A common factor in those failures is that the stores don't get feedback. K-Mart never knew they lost the sale of a "4" and "7" because they didn't get "2". The small storekeeper doesn't realize that "nobody will come in" is a self-fulfilling prophecy, etc.

People also discount the idea that "the customer is always right" to normalize bad behaviors such as not stocking space heaters when you need one right now for your chicken house -- somehow it is my fault for needing heat at the end of the cold season instead of the beginning.

1 comments

>People also discount the idea that "the customer is always right" to normalize bad behaviors such as not stocking space heaters when you need one right now for your chicken house -- somehow it is my fault for needing heat at the end of the cold season instead of the beginning.

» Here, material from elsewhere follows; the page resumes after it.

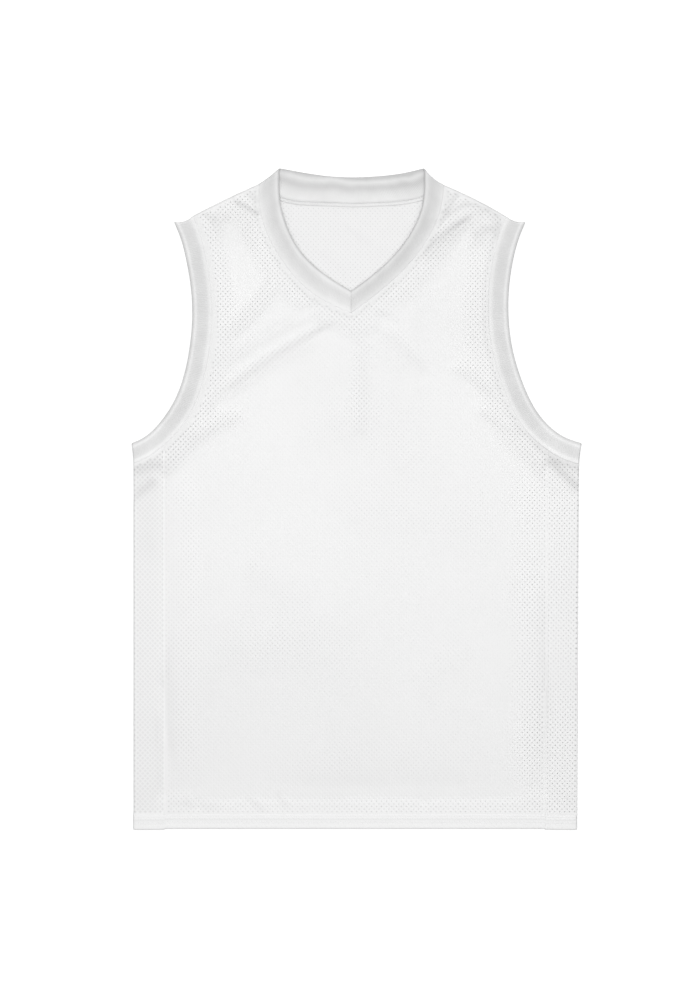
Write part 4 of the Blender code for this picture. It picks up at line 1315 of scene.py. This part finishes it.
def collar_route():
    """Outer places and directions from the V round the neck and back to the V."""
    edge, seam = back_neck_pair(even_shares(lambda share: back_neck_pair(share)[1], 0.0, 1.0))
    back = lerp(edge[:, None], seam[:, None], COLLAR_SHARE)
    right, left = front_collar("right"), front_collar("left")
    over_right, over_left = (
        turn(front[-1, :, :2], collar_fold(side), row, front[-1, :, 2], TURN_STATIONS)
        for side, front, row in (("right", right, back[0]), ("left", left, back[-1])))
    points = np.concatenate([right, over_right[0], np.dstack([back, np.zeros(back.shape[:2])]),
                             over_left[0][::-1], left[::-1]])
    return points, np.concatenate([upright(right), over_right[1], -upright(back),
                                   over_left[1][::-1], upright(left)])


# %% Collar
# share of the collar's length from the right side of the V, and the painted light and shade
# there, with painted shadows at the neck's corners
COLLAR_ALONG_LIGHT_AND_SHADE = (
    (0.0, 1.08), (0.12, 1.02), (0.2, 1.0), (0.29, 1.0), (0.33, 0.955), (0.36, 0.985), (0.42, 1.0),
    (0.58, 1.0), (0.64, 0.98), (0.67, 0.94), (0.71, 0.965), (0.93, 0.965), (1.0, 1.0),
)
points, normals = collar_route()
place, faces = rib_strip(points, normals, False)
faces, uv = flipped(faces, strip_map(along(points[:, MIDDLE]), section_run))
# a fan of triangles closes each end
count, ends = len(SECTION), []
last = (len(points) - 1) * count
for first, order in ((0, range(count)), (last, range(count - 1, -1, -1))):
    hub, loop = first + MIDDLE, [first + k for k in order]
    ends += [(hub, a, b) for a, b in zip(loop, loop[1:] + loop[:1]) if hub not in (a, b)]
uv = np.vstack([uv, np.tile(uv[:1], (3 * len(ends), 1))])
neck_rib = rib_finish("collar_rib_knit", around_section(COLLAR_TONE_AND_SHADE), float(uv[:, 0].max()),
                      COLLAR_ALONG_LIGHT_AND_SHADE)
collar_rib = make_piece("collar_rib", place, faces.tolist() + ends, uv, ["neck_collar"], neck_rib)

# %% [markdown]
# ## The hem
# At the bottom the cloth is turned up and stitched with two rows. The tube of the hem is one
# strip again: round lower edge, a ridge, the flat between the two rows, and the turned-up end.

# %% Section and route of the hem
# up from the edge, depth under the outer face
HEM_SECTION = np.array((
    (0.0, 1.0), (0.12, 0.6), (0.4, 0.25), (1.0, 0.06), (2.2, 0.0), (4.4, 0.02), (6.2, 0.05),
    (7.2, 0.08), (7.8, 0.05), (8.8, 0.03), (9.8, 0.04), (10.8, 0.08), (11.8, 0.08), (13.0, 0.05),
    (14.0, 0.06), (14.5, 0.04), (15.3, 0.02), (16.1, 0.06), (16.5, 0.3),
    (16.3, 1.5), (14.5, 1.9), (9.0, 2.0), (3.0, 2.0), (0.9, 1.9), (0.2, 1.5),
))
STITCH_ROWS = (7.3, 14.0)
HEM_TURN_STEPS = 9


def hem_up(x, side_seams):
    """The front and the back end a little above the side panels."""
    rise = [smooth((limit - np.abs(x)) / 1.0 + 0.5) for limit in side_seams]
    return PANEL_HEM_UP * np.where(x < 0.0, rise[0], rise[1])


def hem_route(rows, step=2.0):
    """Outer places and directions round the whole hem, for rows at these heights."""
    (right_fold, right_seam), (left_fold, left_seam) = (side_lines(side, 0.0) for side in SIDES)
    ends = TURN_INSET - right_fold, left_fold - TURN_INSET
    x = np.linspace(*ends, int((ends[1] - ends[0]) / step))
    close = [seam + off for seam in (-right_seam, left_seam) for off in (-0.8, -0.3, 0.3, 0.8)]
    x = np.unique(np.round(np.concatenate([x, close]), 3))
    up = hem_up(x, (right_seam, left_seam))[:, None] + rows[None]
    plan = np.dstack([np.broadcast_to(x[:, None], up.shape), up])
    top = front_top(plan.reshape(-1, 2)).reshape(up.shape)

    def turned(end, fold):
        line = np.column_stack([np.full(len(rows), fold), rows])
        return turn(plan[end], line, plan[end], top[end], HEM_TURN_STEPS)

    left, right = turned(-1, left_fold), turned(0, -right_fold)
    points = np.concatenate([np.dstack([plan, top]), left[0],
                             np.dstack([plan, np.zeros(up.shape)])[::-1], right[0][::-1]])
    above = upright(plan)
    return points, np.concatenate([above, left[1], -above, right[1][::-1]])


# %% Hem
points, normals = hem_route(HEM_SECTION[:, 0])
place = points - normals * HEM_SECTION[None, :, 1:2]
place[..., 2] = np.maximum(place[..., 2], LOWEST)
faces, uv = flipped(grid_faces(*place.shape[:2], True, True),
                    strip_map(along(looped(points[:, 5])), along(looped(HEM_SECTION))))
hem_band = make_piece("hem_fold", place.reshape(-1, 3), faces, uv, [], hem_knit, bake_rows=8)

# %% [markdown]
# ## Stitches
# Lockstitch looks like a row of short beads of thread, each half sunk in the cloth. One bead is a
# six-sided capsule; it is copied along a line at an even pitch and turned to follow it.

# %% Thread
def thread_finish():
    material, tree, shader = new_finish("white_thread", 0.6, 0.05)
    _, run, around = uv_axes(tree, "cloth")
    strands = wave(tree, math_node(tree, "MULTIPLY_ADD", around, 1.6, run), 0.6)
    tone = math_node(tree, "MULTIPLY_ADD", strands, 0.5, 0.5)
    tree.links.new(ramp(tree, tone, ((0.0, 0.86), (1.0, 0.93))), shader.inputs["Base Color"])
    bump(tree, shader, strands, 0.06)
    return material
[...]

This doesn't make any sense to me. Stores have limited space for inventory, and they have to make decisions about what the best use of that space is. It's very well possible it the probability of earning a profit on a heater at the end of a cold season is too small to merit stocking it. The store has no obligation to provide you with what you need at exactly the time you need it, so the concept of "fault" doesn't make sense to me in this scenario.

"Customer is always right" is a nonsense saying in my opinion. I always have informed my staff to show the customer the door if they're unnecessarily wasting their time.